ANGELI - Começamos sem saber o que iria representar. Mas
conforme fui percebendo, tive
que ter duas atitudes: uma foi
não me ligar muito nisso, senão
você começa a achar que representa alguma coisa, e isso pode
ser mortal. E também passei a
dar mais profundidade nas coisas. Tenho certeza da influência da "Chiclete com Banana"
no mercado editorial, no surgimento de novos desenhistas
etc. A gente teve influência sobre uma geração, mas não vou
posar de influenciador da meninada. Não caio nessa armadilha, mas tenho consciência de
que ajudou na cultura de comportamento em São Paulo.
FOLHA - E o Laerte e o Glauco?
ANGELI - Inauguramos um tipo
de humor galhofeiro, despojado, que fala de sexo, é politicamente incorreto. O Glauco é
um pouco mais novo, eu sou do
meio, e o Laerte é o mais velho.
Vejo o Laerte como uma bússola pra mim. O trabalho dele
me instiga a fazer coisas. Tenho
muita influência dele e há uma
troca entre nós que já dura
muito. Tenho uma ligação muito forte com ele. Eu raramente
saio de casa e, quando saio, é
para almoçar ou jantar com ele.
É um amigo que, além de cartunista, é uma pessoa que pensa
muito bem.
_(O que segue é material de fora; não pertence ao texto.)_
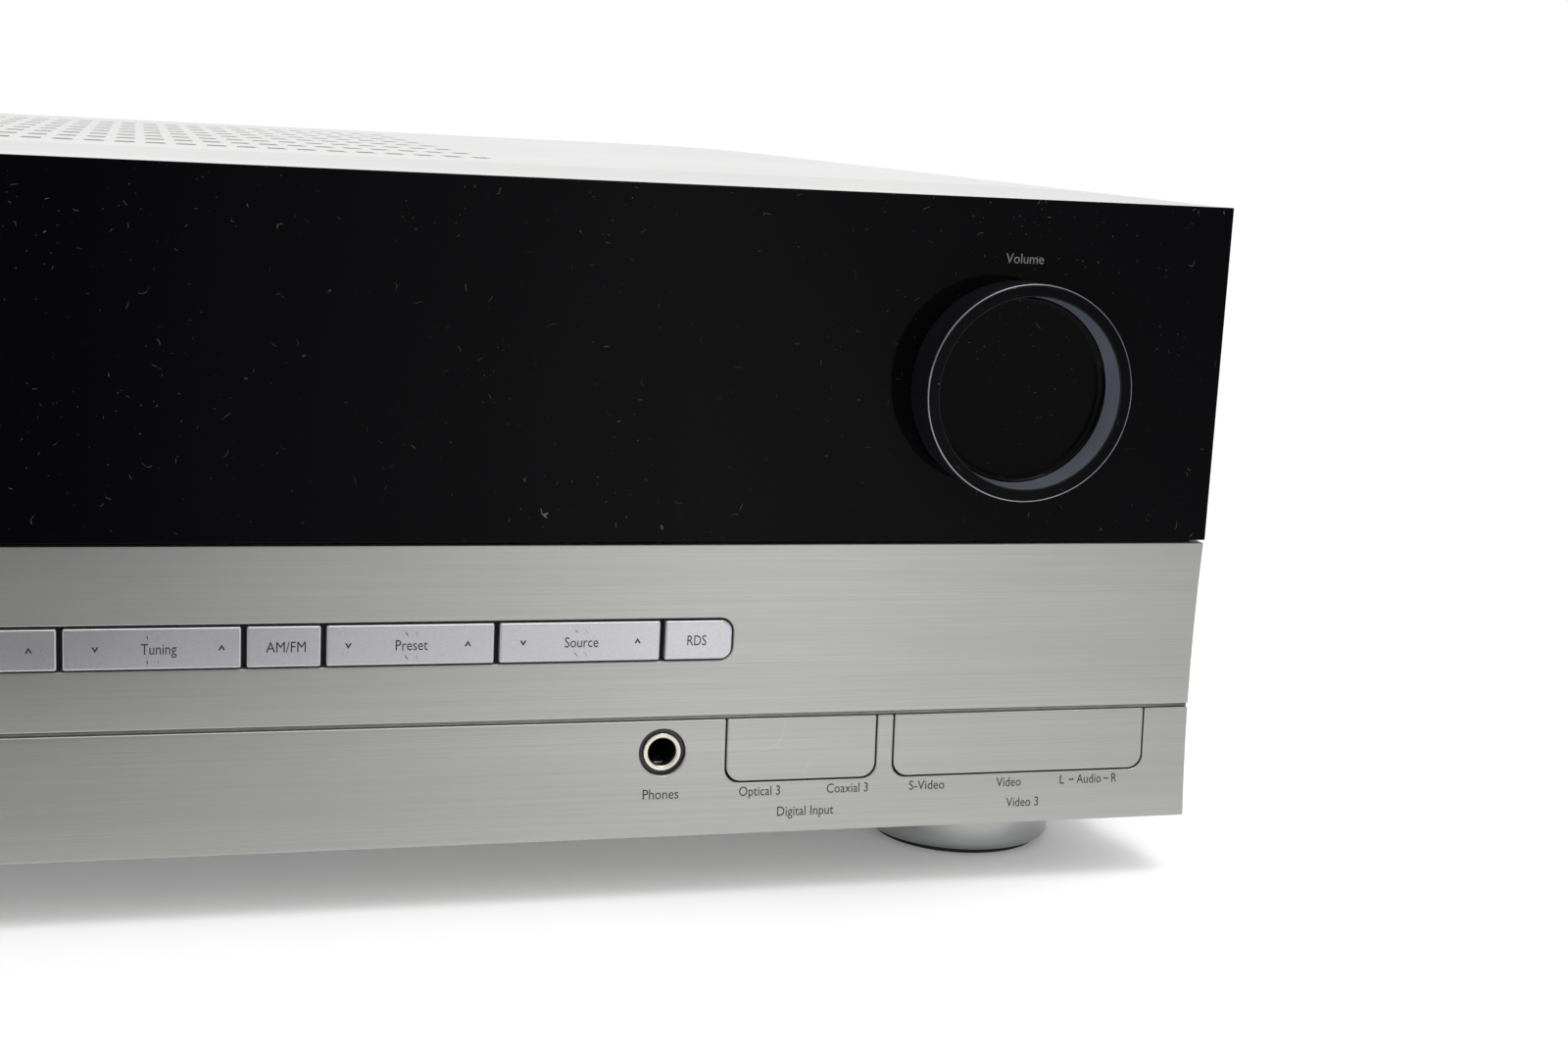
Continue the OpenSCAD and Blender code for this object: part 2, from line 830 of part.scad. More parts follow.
module screws() {
    foot_head = [3.9, 2];
    shank_r = 1.8;
    side_head = [3.6, 2];
    rear_head = [3, 1.8];
    color("#b8b9bb") {
        // Foot screws hold each foot to the pan
        at_feet() {
            translate([0, 0, pad_h + 1])
                cylinder(r = foot_head[0], h = foot_head[1]);
            translate([0, 0, pad_h + 1 + foot_head[1] - eps])
                cylinder(r = shank_r, h = foot_h - pad_h - 1 - foot_head[1]);
        }
        // Cover screws on both sides
        for (s = [-1, 1])
            for (t = [60, case_d / 2, case_d - 40])
                translate([s * shell_w, y_face + t, z_base + 20])
                    rotate([0, s * 90, 0])
                        cylinder(r = side_head[0], h = side_head[1]);
        // Rear panel screws
        for (x = [-shell_w + 9, -20, 20, shell_w - 9])
            for (z = [z_base + 8, z_top - 9])
                rod(x, case_d, case_d + rear_head[1], z, rear_head[0]);
        // Board screws
        for (p = deck_points)
            translate([p[0], y_face + p[1], deck_z + board_t])
                cylinder(r = screw_r, h = screw_h);
    }
}

module standoffs() {
    color("#b9a35a")
    for (p = deck_points)
        translate([p[0], y_face + p[1], z_base + sheet])
            cylinder(r = 3, h = deck_z - z_base - sheet);
}

// ---- Inside ----

module transformer_core() {
    low = z_base + sheet;
    color("#55595f")
    difference() {
        union() {
            block(core_x, core_t - stack_d / 2, core_t + stack_d / 2, low + core_h / 2, core_w, core_h);
            box(core_x - core_w / 2, core_x + core_w / 2, core_t - stack_d / 2 - trans_foot,
                core_t + stack_d / 2 + trans_foot, low, low + 2);
        }
        for (s = [-1, 1])
            block(core_x + s * (leg_w + window_w) / 2, core_t - stack_d, core_t + stack_d,
                low + core_h / 2, window_w, window_h);
    }
}

module transformer_coil() {
    mid = z_base + sheet + core_h / 2;
    color("#b5522e")
    difference() {
        block(core_x, core_t - stack_d / 2 - wind, core_t + stack_d / 2 + wind, mid,
            leg_w + 2 * wind, window_h - 1);
        block(core_x, core_t - stack_d / 2 - 0.2, core_t + stack_d / 2 + 0.2, mid, leg_w + 0.4, window_h + 2);
    }
}

module heat_sink() {
    fins = 24;
    fin_t = 3;
    fin_l = 32;
    plate_t = 5;
    pitch = (heat_x[1] - heat_x[0] - fin_t) / (fins - 1);
    color("#9b9da0")
    translate([0, y_face + heat_t, deck_z + board_t])
        linear_extrude(78)
            union() {
                translate([heat_x[0], 0])
                    square([heat_x[1] - heat_x[0], plate_t]);
                for (i = [0:fins - 1])
                    translate([heat_x[0] + i * pitch, plate_t - eps])
                        square([fin_t, fin_l]);
            }
}

module power_transistors() {
    color("#1a1a1d")
    for (i = [0:7]) {
        x = heat_x[0] + 20 + i * 24;
        block(x, heat_t - 4.8, heat_t, deck_z + board_t + 26, 16, 20);
        for (p = [-1, 0, 1])
            block(x + p * 5.4, heat_t - 3.2, heat_t - 2.2, deck_z + board_t + 8.2, 1, 16.3);
    }
}

module filter_capacitors() {
    color("#23262c")
    for (x = filter_x)
        translate([x, y_face + filter_t, deck_z + board_t])
            cylinder(r = filter_r, h = filter_h);
}

module main_boards() {
    color("#2f5b34") {
        // Power supply board
        box(-70, 68, 54, 176, deck_z, deck_z + board_t);
        // Amplifier board
        box(-36, 204, 180, case_d - 16, deck_z, deck_z + board_t);
        // Upright socket board
        box(col_x - 12, col_x + rear_cols * col_px - 3, case_d - sheet - jack_depth - board_t,
            case_d - sheet - jack_depth, deck_z + board_t, z_top - 8);
    }
    color("#2a2a30") {
        // Lead connector and the small capacitors of the supply
        box(lead_end_x, lead_end_x + 6, lead_t[0] - 3, lead_t[2] + 3,
            deck_z + board_t, deck_z + board_t + 14);
        for (x = [32, 46])
            for (t = [76, 96, 116, 136])
                translate([x, y_face + t, deck_z + board_t])
                    cylinder(r = 5, h = 16);
        // Shielded signal processor
        box(90, 160, 270, 310, deck_z + board_t, deck_z + board_t + 8);
    }
}

module tuner_can() {
    color("#b9bcbe")
    box(can_x - 20, can_x + 20, case_d - 60, case_d - sheet, am_z + 16, fm_z + 22);
}

module rear_rca_shells() {
    color("#c9a455")
    for (row = rear_rows)
        for (col = [0:rear_cols - 1])
            rca_shell(col_x + col * col_px, z_base + row, case_d - sheet, case_d + rca_l,
                case_d - sheet, case_d + collar_l);
}

module rear_rca_inserts() {
    color("#e6e3d8")
    for (row = rear_rows)
        for (col = [0:rear_cols - 1]) {
            x = col_x + col * col_px;
            tube(x, case_d - sheet, case_d + rca_l - 0.6, z_base + row, rca_r - shell_t, pin_r);
            tube(x, case_d, case_d + collar_l, z_base + row, rca_r + 1.8, root_r);
        }
}

module rear_jack_bodies() {
    inner = case_d - sheet - jack_depth;
    mid_x = col_x + (rear_cols - 1) * col_px / 2;
    lip = 1.5;
    well = 6;
    color("#18181b") {
        for (row = rear_rows)
            block(mid_x, inner, case_d - sheet, z_base + row, rear_cols * col_px - 2, 14);
        for (col = [0:3]) {
            x = col_x + col * col_px;
            difference() {
                union() {
                    block(x, inner, case_d - sheet, z_base + svideo_row, 13.6, 14);
                    rod(x, case_d - sheet - eps, case_d + lip, z_base + svideo_row, svideo_r);
                }
                rod(x, case_d - well, case_d + 2, z_base + svideo_row, svideo_bore);
            }
        }
        for (col = [4:5]) {
            x = col_x + col * col_px;
            difference() {
                block(x, inner, case_d + lip, z_base + svideo_row, optical_w, optical_w);
                block(x, case_d - well, case_d + 2, z_base + svideo_row, optical_hole, optical_hole);
            }
        }
    }
}

module fm_socket() {
    color("#c0c0bc")
    difference() {
        union() {
            rod(can_x, case_d - sheet, case_d + 11, fm_z, 4.75);
            translate([can_x, y_face + case_d + 2.5, fm_z])
                rotate([90, 0, 0])
                    cylinder(r = 7, h = 2.5, $fn = 6);
        }
        rod(can_x, case_d + 3, case_d + 12, fm_z, 0.9);
    }
}

module am_terminal() {
    wire_r = 1.6;
    color("#1c1c1f")
    difference() {
        union() {
            block(can_x, case_d - 12, case_d + 1, am_z, 19.6, 25.6);
            block(can_x, case_d, case_d + 2, am_z, 23, 29);
        }
        for (s = [-1, 1]) {
            // Well of the lever and the wire hole above it
            block(can_x + s * lever_dx, case_d - 7, case_d + 3, lever_z + 3, 7.4, 13);
            rod(can_x + s * lever_dx, case_d - 8, case_d + 3, am_z + 8.5, wire_r);
            // Pivot hole
            translate([can_x + s * lever_dx, y_face + case_d - 2, lever_z])
                rotate([0, 90, 0])
                    cylinder(r = lever_pin_r + running, h = lever_pin_l + 0.4, center = true);
        }
    }
}

// A spring lever: a finger plate on a pivot pin, pressed in at its top
module am_lever(side) {
    x = can_x + side * lever_dx;
    finger_w = 6.8;
    color(side < 0 ? "#b33a2c" : "#2b2b2f")
    translate([x, y_face + case_d - 2, lever_z]) {
        rotate([0, 90, 0])
            cylinder(r = lever_pin_r, h = lever_pin_l, center = true);
        rotate([-20, 0, 0])
            translate([-finger_w / 2, -1, -lever_pin_r])
                cube([finger_w, 2.6, 9.5]);
    }
}

module am_lever_left() {
    am_lever(-1);
}

module am_lever_right() {
    am_lever(1);
}

module speaker_block() {
    mid_x = post_x + 1.5 * post_px;
    mid_z = z_base + post_z + post_pz / 2;
    color("#16161a")
    difference() {
        union() {
            block(mid_x, case_d - 12, case_d + eps, mid_z, 4 * post_px - 9, post_pz + 13);
            block(mid_x, case_d, case_d + speaker_plate, mid_z, 4 * post_px + 6, post_pz + 24);
            for (i = [0:7])
                rod(cap_x(i), case_d + speaker_plate - eps, case_d + speaker_plate + collar_t,
                    cap_z(i), cap_r);
        }
        for (i = [0:7])
            rod(cap_x(i), case_d - 13, case_d + rear_out, cap_z(i), stud_r);
    }
}

function cap_x(i) = post_x + floor(i / 2) * post_px;
function cap_z(i) = z_base + post_z + (i % 2 == 0 ? post_pz : 0);

module speaker_studs() {
    color("#c9a455")
    for (i = [0:7])
        difference() {
            rod(cap_x(i), case_d - 15, case_d + rear_out - cap_end - 0.2, cap_z(i), stud_r);
            rod(cap_x(i), case_d + speaker_plate, case_d + rear_out, cap_z(i), plug_r);
        }
}

// A turning cap on its stud, with the plug hole in its end
module post_cap(i) {
    root = case_d + speaker_plate + collar_t + cap_gap;
    tip = case_d + rear_out;
    color(i % 2 == 0 ? "#a8221c" : "#1b1b1e")
    difference() {
        rod(cap_x(i), root, tip, cap_z(i), cap_r);
        rod(cap_x(i), root - 1, tip - cap_end, cap_z(i), stud_r + running);
        rod(cap_x(i), root, tip + 1, cap_z(i), plug_r + 0.5);
    }
}

module cap_a_left_red() {
    post_cap(0);
}

module cap_a_left_black() {
    post_cap(1);
}

module cap_a_right_red() {
    post_cap(2);
}

module cap_a_right_black() {
    post_cap(3);
}

module cap_b_left_red() {
    post_cap(4);
}

module cap_b_left_black() {
    post_cap(5);
}

module cap_b_right_red() {
    post_cap(6);
}

module cap_b_right_black() {
    post_cap(7);
}

module mains_inlet() {
    color("#161618")
    difference() {
        union() {
            block(inlet_x, case_d - 20, case_d + eps, inlet_z, 28.4, 21.4);
            block(inlet_x, case_d, case_d + 2.5, inlet_z, 48, 25);
        }
        block(inlet_x, case_d - 16, case_d + 3, inlet_z, 24.8, 16.6);
    }
}

module inlet_pins() {
    color("#c8c6bf") {
        for (s = [-1, 1])
            block(inlet_x + s * 7, case_d - 16, case_d, inlet_z - 1.5, 2, 4);
        block(inlet_x, case_d - 16, case_d, inlet_z + 3.5, 2, 4);
    }
}

// Leads of the transformer and the mains, and the flat cable from the front boards to the amplifier board
module inner_cables() {
    lead_z = z_base + sheet + core_h / 2 - window_h / 2 + 4;
    ribbon_z = key_z - 6;
    color("#2c2c30") {
        rod(inlet_x - 10, 32, case_d - 20, inlet_z, mains_lead_r);
        for (t = lead_t)
            translate([core_x + leg_w / 2 + wind, y_face + t, lead_z])
                rotate([0, 90, 0])
                    cylinder(r = lead_r, h = lead_end_x - core_x - leg_w / 2 - wind);
    }
    color("#8d8f95") {
        box(ribbon_x[0], ribbon_x[1], key_board_t + board_t, ribbon_end, ribbon_z, ribbon_z + ribbon_t);
        box(ribbon_x[0], ribbon_x[1], ribbon_end - ribbon_t, ribbon_end, deck_z + board_t, ribbon_z + eps);
    }
}

front_frame();
upper_panel();
upper_band();
lower_band();
key_surround();
key_mode();
key_tuning();
key_band();
key_preset();
key_source();
key_rds();
power_button();
power_switch();
volume_knob();
encoder_shaft();
encoder_body();
display_tube();
front_boards();
key_switches();
digital_cover();
av_cover();
phones_ring();
phones_body();
front_rca_shells();
front_rca_inserts();
front_jack_bodies();
base_pan();
rear_panel();
top_cover();
feet();
foot_pads();
screws();
standoffs();
transformer_core();
transformer_coil();
heat_sink();
power_transistors();
filter_capacitors();
main_boards();
tuner_can();
rear_rca_shells();
rear_rca_inserts();
rear_jack_bodies();
fm_socket();
am_terminal();
am_lever_left();
am_lever_right();
speaker_block();
speaker_studs();
cap_a_left_red();
cap_a_left_black();
cap_a_right_red();
cap_a_right_black();
cap_b_left_red();
cap_b_left_black();
cap_b_right_red();
cap_b_right_black();
mains_inlet();
inlet_pins();
inner_cables();
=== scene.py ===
import math

import bmesh
import bpy
import numpy as np
from mathutils import Matrix, Vector


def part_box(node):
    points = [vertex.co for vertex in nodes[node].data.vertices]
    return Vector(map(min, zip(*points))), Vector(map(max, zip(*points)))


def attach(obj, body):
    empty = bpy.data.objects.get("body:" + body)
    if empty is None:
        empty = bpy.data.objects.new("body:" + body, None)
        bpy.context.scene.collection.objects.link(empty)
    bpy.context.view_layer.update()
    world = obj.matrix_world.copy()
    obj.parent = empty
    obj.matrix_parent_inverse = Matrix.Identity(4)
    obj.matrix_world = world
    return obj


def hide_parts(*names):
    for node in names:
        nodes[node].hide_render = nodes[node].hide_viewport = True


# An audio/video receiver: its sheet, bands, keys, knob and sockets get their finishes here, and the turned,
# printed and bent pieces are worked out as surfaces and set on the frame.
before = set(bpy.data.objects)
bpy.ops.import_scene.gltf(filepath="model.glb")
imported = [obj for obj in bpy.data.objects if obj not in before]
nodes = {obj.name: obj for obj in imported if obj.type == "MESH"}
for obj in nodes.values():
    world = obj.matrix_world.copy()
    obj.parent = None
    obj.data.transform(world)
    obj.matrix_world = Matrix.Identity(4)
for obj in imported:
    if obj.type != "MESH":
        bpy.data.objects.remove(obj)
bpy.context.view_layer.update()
MM = 0.001
scene = bpy.context.scene


# ---- Finishes ----

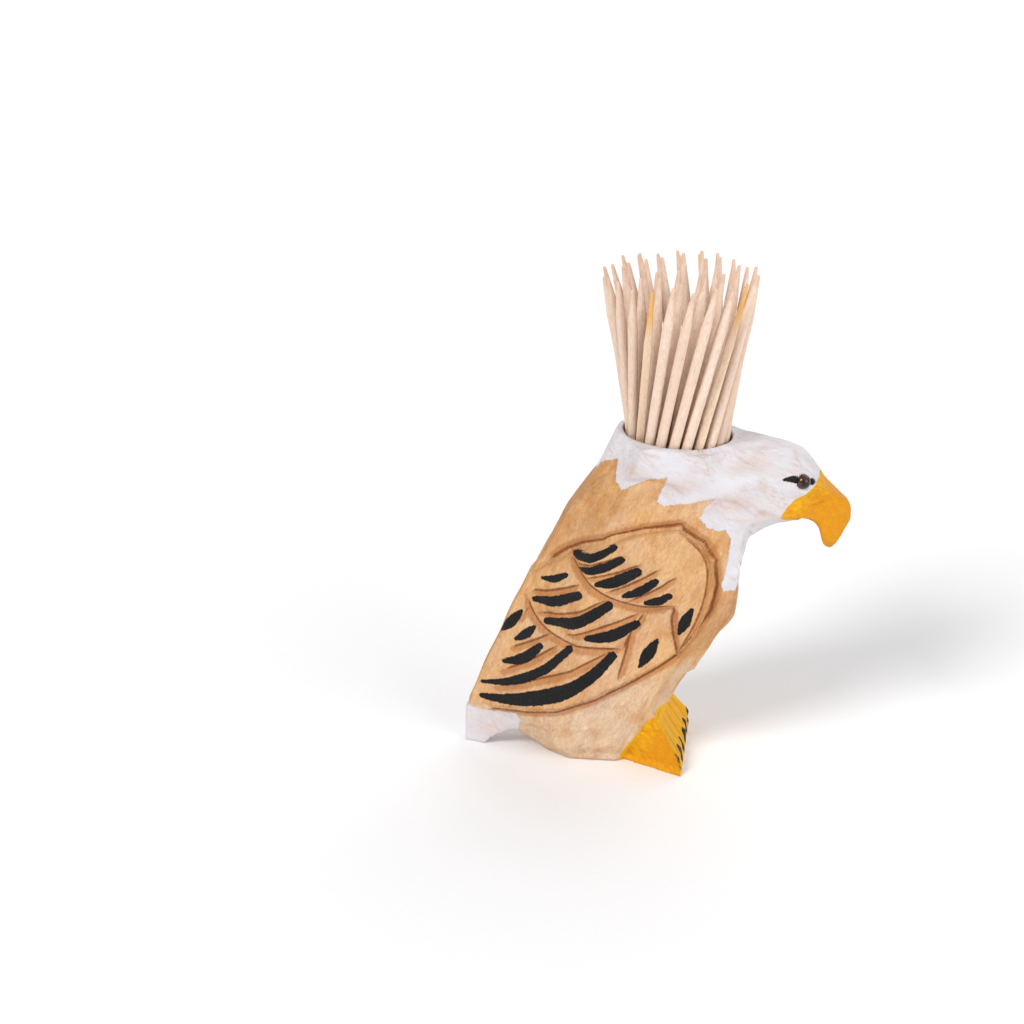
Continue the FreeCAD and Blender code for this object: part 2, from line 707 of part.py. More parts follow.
def picks():
    """Every pick in the bore, each a body of its own that lies along its own axis."""
    made = []
    slivers = 0
    for number, (start, way) in enumerate(bundle(), start=1):
        if number == KNOTTED_SLOT:
            pick = knotted_pick("knotted_bamboo_pick")
        elif number in SLIVER_SLOTS:
            slivers += 1
            pick = sliver(f"bamboo_sliver_{slivers}")
        else:
            pick = plain_pick(f"toothpick_{number:02d}", number)
        pick.Placement = FreeCAD.Placement(start, FreeCAD.Rotation(Vector(0, 0, 1), way))
        made.append(pick)
    return made


def main():
    """Builds the model, checks every object of it and writes one file for each sub-part."""
    fill_sheet()
    sub_parts = [carved_body()]
    sub_parts += [eye(f"eye_{side}", place) for side, place in eye_places().items()]
    sub_parts += picks()
    doc.recompute()
    for thing in doc.Objects:
        faults = [state for state in thing.State if state in ("Invalid", "Error")]
        if faults:
            raise RuntimeError(f"{thing.Label}: {faults} {thing.getStatusString()}")
    for thing in sub_parts:
        if thing.Shape.isNull() or not thing.Shape.isValid():
            raise RuntimeError(f"{thing.Label} has no valid shape")
    os.makedirs("parts", exist_ok=True)
    for thing in sub_parts:
        thing.Shape.exportStep(f"parts/{thing.Label}.step")
        print(f"{thing.Label}: {thing.Shape.Volume:.1f} mm3, {len(thing.Shape.Solids)} solid")


main()
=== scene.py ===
"""Looks of the carved eagle toothpick dispenser.

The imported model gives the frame: one carved block, two bead eyes and a bundle of picks. Here
the block is carved on with a knife's facets, feather grooves and toes, then stained and
painted. The picks get their own fibres and uneven points, and the eyes become glass beads.

Shapes are worked out in millimetres and written in metres. The bird faces +X, its left wing is
on +Y and +Z is up. The side view is the plane of X and Z, and both sides are cut and painted
by it.
"""

import json
import logging
import math
from dataclasses import dataclass, field
from enum import Enum
from typing import Sequence

import bmesh
import bpy
import numpy as np
from mathutils import Matrix, Vector

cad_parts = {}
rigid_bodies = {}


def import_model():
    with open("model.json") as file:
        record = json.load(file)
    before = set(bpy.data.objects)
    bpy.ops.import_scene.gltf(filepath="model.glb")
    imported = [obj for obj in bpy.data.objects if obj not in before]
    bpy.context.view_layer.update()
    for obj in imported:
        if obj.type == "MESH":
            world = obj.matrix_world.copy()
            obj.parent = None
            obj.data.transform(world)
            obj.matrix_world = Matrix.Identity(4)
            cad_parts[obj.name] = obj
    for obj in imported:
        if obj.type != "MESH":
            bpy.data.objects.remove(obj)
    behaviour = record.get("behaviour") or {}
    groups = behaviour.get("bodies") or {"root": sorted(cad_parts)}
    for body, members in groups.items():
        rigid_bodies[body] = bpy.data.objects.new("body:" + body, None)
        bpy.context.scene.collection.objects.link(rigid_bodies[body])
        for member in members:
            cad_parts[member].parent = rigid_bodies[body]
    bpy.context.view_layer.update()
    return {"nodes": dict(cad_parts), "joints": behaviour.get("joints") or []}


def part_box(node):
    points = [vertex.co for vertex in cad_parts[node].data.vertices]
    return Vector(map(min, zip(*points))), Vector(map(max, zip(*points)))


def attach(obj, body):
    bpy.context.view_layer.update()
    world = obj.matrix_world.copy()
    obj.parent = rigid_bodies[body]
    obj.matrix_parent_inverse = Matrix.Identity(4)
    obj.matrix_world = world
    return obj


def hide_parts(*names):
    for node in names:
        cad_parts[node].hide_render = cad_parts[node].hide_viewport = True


for leftover in list(bpy.data.objects):
    bpy.data.objects.remove(leftover)
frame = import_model()

LOG = logging.getLogger("dispenser")
MM = 0.001
NOISE_MIDDLE = 0.5
PHASES = (0, 6)
TINY = 1e-9

# A path is a line's corners, and a range says where something starts and where it is full.
Path = Sequence[tuple[float, float]]
Range = tuple[float, float]
Rgba = tuple[float, float, float, float]
Stops = Sequence[tuple[float, Rgba]]
Socket = bpy.types.NodeSocket
Source = Socket | float | Rgba


class Kept(Enum):
    """What a mesh keeps at each vertex for its finish to read."""

    PLACE = "grain_place"
    # The stain, with painted shade on faces turned to the back.
    STAIN_AND_SHADE = "stain"
    WHITE = "white_distance"
    YELLOW = "yellow_distance"
    BLACK = "black_distance"
    LINE = "line_distance"
    # The band beside the cuts: stain and painted shade.
    BAND = "band_distance"
    THIN = "thin_paint"
    # Painted light on the toes' tops that face forward.
    TOE_LIGHT = "toe_top"
    # Painted shade in the bore, darker towards its bottom.
    BORE_SHADE = "hollow"
    TONE = "tone"
    TIP = "tip"
    IRIS = "iris_share"


# ------------------------------------------------------------------ plane geometry


def path_distance(points: np.ndarray, path: Path) -> tuple[np.ndarray, np.ndarray, np.ndarray]:
    """Distance from points to a line of straight runs.

    Args:
        points: The points, as an (n, 2) array.
        path: The corners of the line, in order.

    Returns:
        The distance, the share of the line's length at the nearest point, and the side:
        +1 to the right of the way and -1 to the left.
    """
    corners = np.asarray(path, float)
    runs = np.diff(corners, axis=0)
    lengths = np.hypot(runs[:, 0], runs[:, 1])
    starts = np.concatenate([[0.0], np.cumsum(lengths)])
    best = np.full(len(points), np.inf)
    share = np.zeros(len(points))
    side = np.ones(len(points))
    for corner, run, length, start in zip(corners, runs, lengths, starts):
        offset = points - corner
        along = np.clip(offset @ run / length ** 2, 0, 1)
        gap = offset - along[:, None] * run
        distance = np.hypot(gap[:, 0], gap[:, 1])
        nearer = distance < best
        best = np.where(nearer, distance, best)
        share = np.where(nearer, (start + along * length) / starts[-1], share)
        turn = run[1] * offset[:, 0] - run[0] * offset[:, 1]
        side = np.where(nearer, np.where(turn > 0, 1.0, -1.0), side)
    return best, share, side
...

De papos da gente,
sempre venho com uma idéia
que ele lançou a isca.
Como diz o Laerte, foi o trabalho do Glauco que iniciou tudo isso. Porque a gente estava
muito voltado para cartuns políticos, idéia políticas. Aí chega
o Glauco com essa idéia de poder fazer uma piada mais descompromissada. Enquanto estava tudo pegando fogo, o Glauco apertou o botãozinho que
dava para se fazer outra coisa.
Foi um frescor para mim e para
o Laerte. E, quando o Glauco
precisou de uma densidade política no trabalho, teve a nossa
influência. Essa junção resultou em Los Três Amigos.